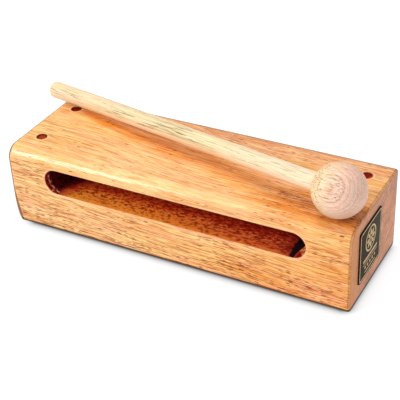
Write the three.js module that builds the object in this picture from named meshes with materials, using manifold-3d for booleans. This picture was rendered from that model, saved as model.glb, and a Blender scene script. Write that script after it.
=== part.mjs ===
// Wood block (percussion) with its beater lying on it.
// Millimetres, +Z up. Origin: the middle of the block's underside.
// +X runs along the block to the end that carries the label plate, and -Y is the side that the slot opens to.
import * as THREE from "three";
import { mergeVertices } from "three/addons/utils/BufferGeometryUtils.js";
import Module from "manifold-3d";

// ---- driving dimensions -------------------------------------------------
const BLOCK_LENGTH = 203.2; // X
const BLOCK_WIDTH = 66.0; // Y
const BLOCK_HEIGHT = 48.4; // Z
const R_FRONT_TOP = 8.0; // the playing edge above the slot, well rounded
const R_BACK_TOP = 1.8; // the other long edges, only eased
const R_BOTTOM = 3.0;
const R_LEFT_END = 3.3; // edges round the left end face
const LEFT_LEAN = 4.1; // how far that face comes in at the underside,
const LEFT_LEAN_HEIGHT = 23.0; // starting from this height,
const LEFT_LEAN_POWER = 1.2; // along a curve of this power: 1 is straight, 2 an ellipse
const R_RIGHT_END = 1.5; // edges round the right end face, crisper

const SLOT_LEFT = -76.7; // ends of the slot's mouth on the front face
const SLOT_RIGHT = 78.0;
const SLOT_Z = 33.2; // height of the slot's middle plane
const SLOT_RADIUS = 7.5; // half the slot's height, and the radius of its round ends
const SLOT_DEPTH = 50.0; // blind: the back wall is what is left of the width
const SLOT_EASE = 0.6; // small chamfer round the mouth

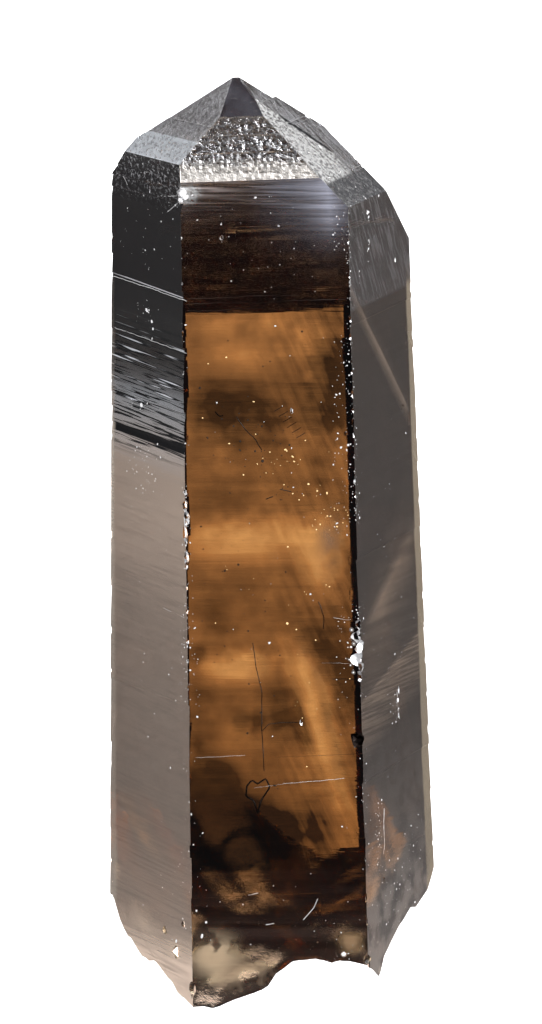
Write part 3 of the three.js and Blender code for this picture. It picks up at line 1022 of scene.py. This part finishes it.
darkFlecks = {
    "size": 0.2,
    "rarity": 2.0,
    "seed": 3,
    "edges": [],
    "patches": [
        ((-3.0, 9.0), (4.4, 5.0), 1.0),
        ((-4.4, 12.4), (1.4, 0.8), 3.0),
        ((-1.4, 10.6), (0.5, 1.6), 4.0),
        ((0.0, 5.2), (1.4, 0.8), 2.4),
        ((-2.6, -24.6), (1.0, 1.6), 4.0),
        ((-6.5, 2.0), (3.0, 8.0), 0.5),
        ((-2.0, 17.0), (7.0, 6.0), 0.2),
        ((-3.5, -12.0), (5.0, 9.0), 0.3),
    ],
}
# Single larger chips: the face, place across and height, and size in millimetres.
largeChips = [
    ("frontRight", -1.7, 31.8, 0.32), ("frontRight", -1.7, 31.3, 0.2),
    ("frontRight", -2.0, 28.2, 0.3), ("frontRight", 4.2, 25.9, 0.25),
    ("frontRight", 1.2, -18.3, 0.3), ("frontRight", 1.3, -19.2, 0.2),
    ("frontLeft", -0.6, 22.6, 0.3), ("frontLeft", 0.3, 21.6, 0.34), ("frontLeft", 0.5, 20.9, 0.2),
    ("frontLeft", -1.6, 12.9, 0.3), ("frontLeft", 4.2, -40.6, 0.3),
    ("front", -9.05, 35.1, 0.5), ("front", -8.8, 34.7, 0.35), ("front", -9.3, 34.4, 0.4),
    ("front", 6.6, -9.0, 0.3), ("front", 6.8, -10.4, 0.4),
    ("front", 6.3, -12.0, 0.35), ("front", 6.7, -13.3, 0.3),
    ("front", -8.9, -39.5, 0.3), ("front", 5.2, -42.0, 0.35),
]
largeChipSeed = 4
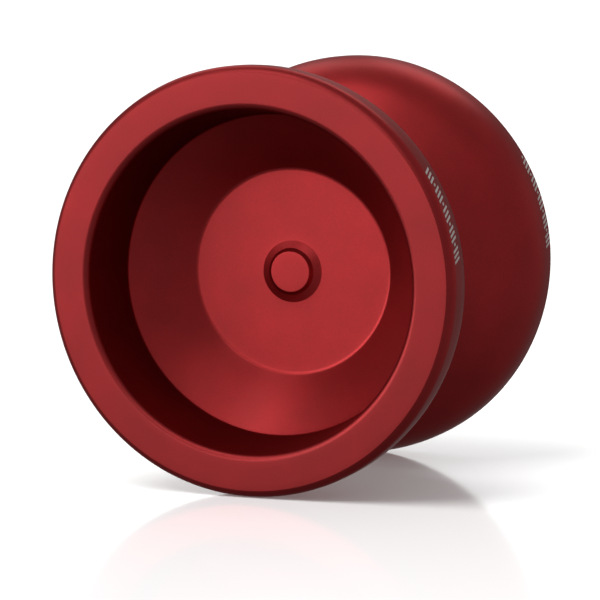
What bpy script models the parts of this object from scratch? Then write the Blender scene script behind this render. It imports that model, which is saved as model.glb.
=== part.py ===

(What the task asks) Pull out all lines from the entries above in which the word "with" appears.

(Exercise solution)
Write the three.js module that builds the object in this picture from named meshes with materials, using manifold-3d for booleans. This picture was rendered from that model, saved as model.glb, and a Blender scene script. Write that script after it.
// Wood block (percussion) with its beater lying on it.